Too much money? They had better funding after the CF announcement than at
any previous time in their careers.


> I think it traumatized Pons. It did not bother Fleischmann as much because
> he is a tough, cynical person who had nightmare experiences during WWII.
> The Gestapo beat his father to death, and he himself barely escaped.
>

Your arguments for cold fusion are aiming for the gut, not the mind...


> He told me that he knew calling that press conference would mean the end
> of his career.
>

It would seem the reports on the sociology of CF are about as reliable as
those on the science. It was not the end of his career. He was already
resigned from his academic position at Southampton, so he had no job to
lose. As it happens, he worked in a well funded lab in France until 1995,
when he retired. France is not Siberia. How is that the end of his career?

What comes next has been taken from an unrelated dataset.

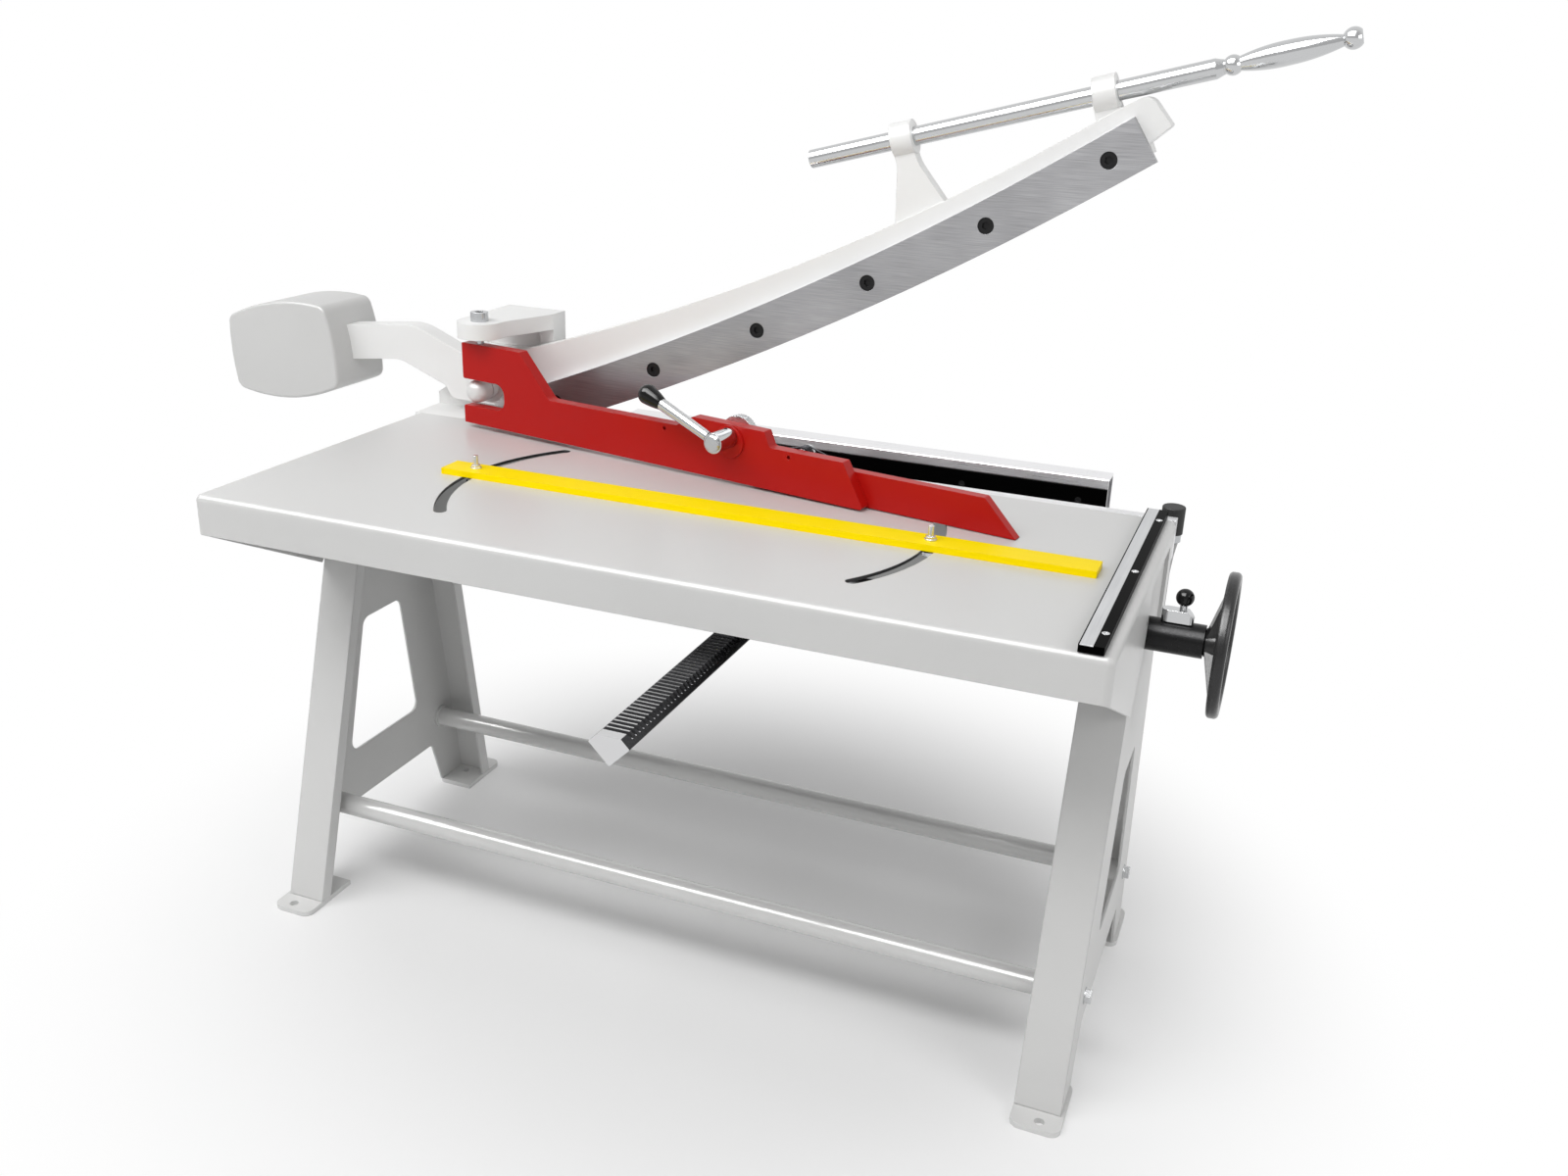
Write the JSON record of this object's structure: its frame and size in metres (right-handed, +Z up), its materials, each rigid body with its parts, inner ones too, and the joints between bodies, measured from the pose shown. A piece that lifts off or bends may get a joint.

> He knew he would be vilified and ridiculed for the rest of his life.
>

So he says now, but his self-satisfied grinning during the press
conferences after the announcement tell a different story.



>  He went into it knowing what would happen.
>

Right. That his research would be well funded until retirement. Until the
announcement, P&F were funding the experiments themselves.



> That was an act of courage.
>

It was an act of fear. Fear that someone else would get priority.